Litigants have a right to receive child support either directly from their former spouse or through the Department of Probation. There are pros and cons with each method, and as each case is different, what might work for one family might not work for another.
Unless otherwise agreed to, the default mechanism is payments through the Department of Probation. With payment through Probation, payments can be made directly through wage garnishment, so there is no doubt that the payer will not make the payments, or the payer can just set up and make the payments on their own. The greatest benefit of payments through Probation is the ability of Probation to enforce the payments, as well as recover any arrears. If a payer fails to make the required payments, Probation has several enforcement matters at their disposal, including the issuance of bench warrants, license suspension, notification to the credit bureau, and more. Another benefit of payments through Probation is a COLA (Cost of Living Adjustment) that Probation enters on its own. Another benefit is that if the parties are not getting along, then there is no need for direct communication about support between the parties.

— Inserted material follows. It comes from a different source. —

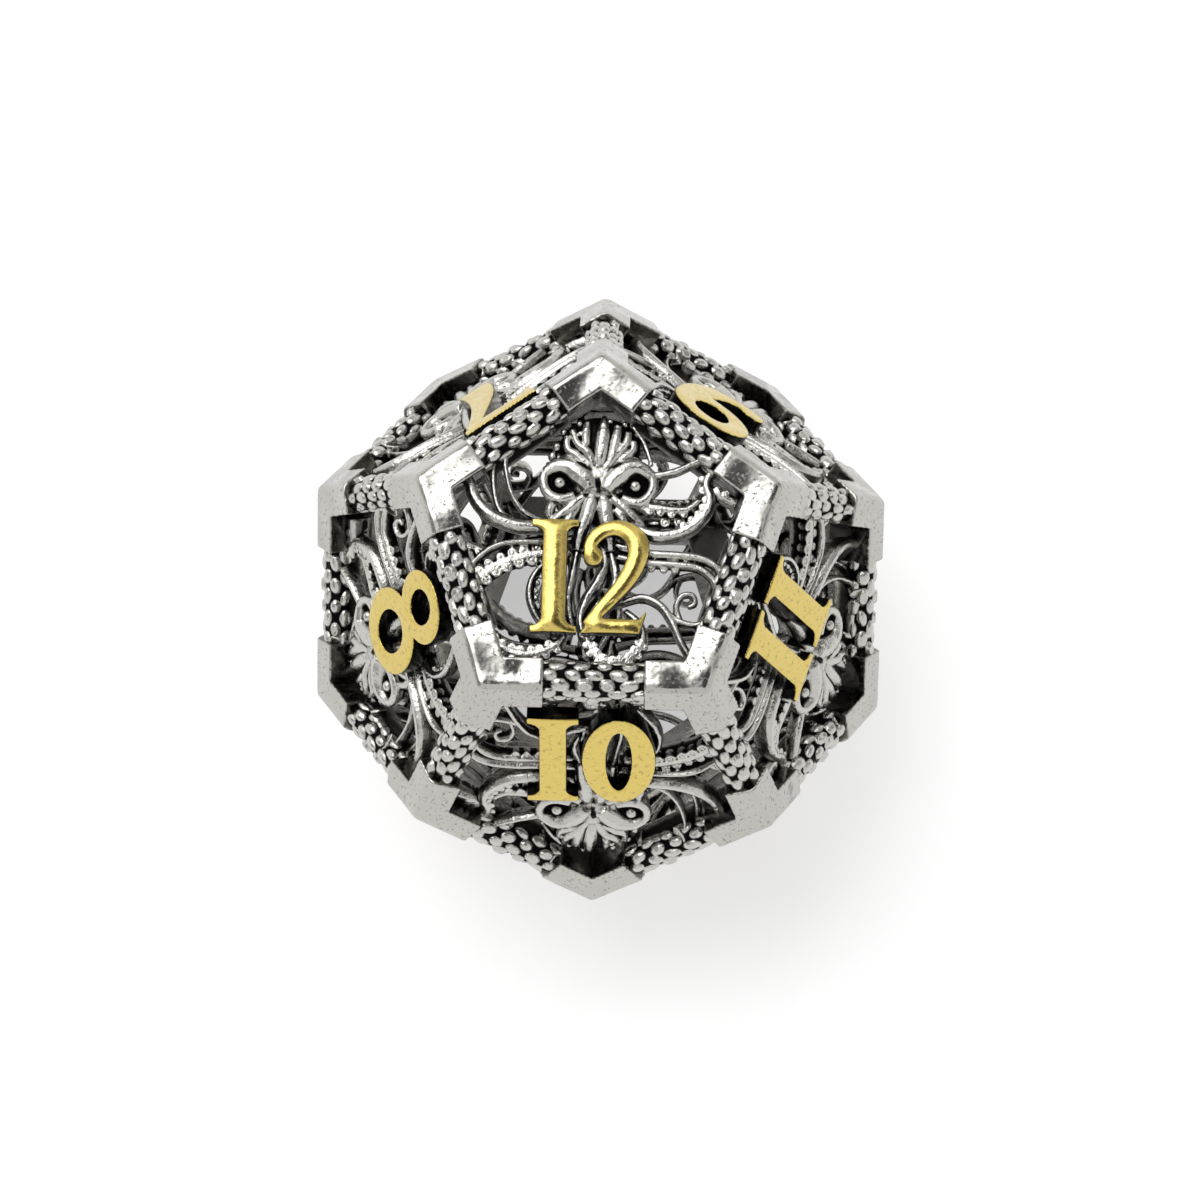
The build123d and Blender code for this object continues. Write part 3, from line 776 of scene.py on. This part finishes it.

With direct payments, there are benefits as well. First, payments can begin immediately; there is no delay in setting up accounts. Moreover, parties can arrange among themselves whether payments will be by check, direct transfer, or any other way. Additionally, when parties' children become emancipated, they do not need to let probation know, close accounts, stop wage garnishments, or anything else. A party can simply stop making payments to the recipients. One negative however about direct payments, is that there are few enforcement mechanisms, other than returning to Court and seeking enforcement.
Parties can decide on their own how payments are going to be made, but it is important that all factors are considered before deciding which method a recipient chooses.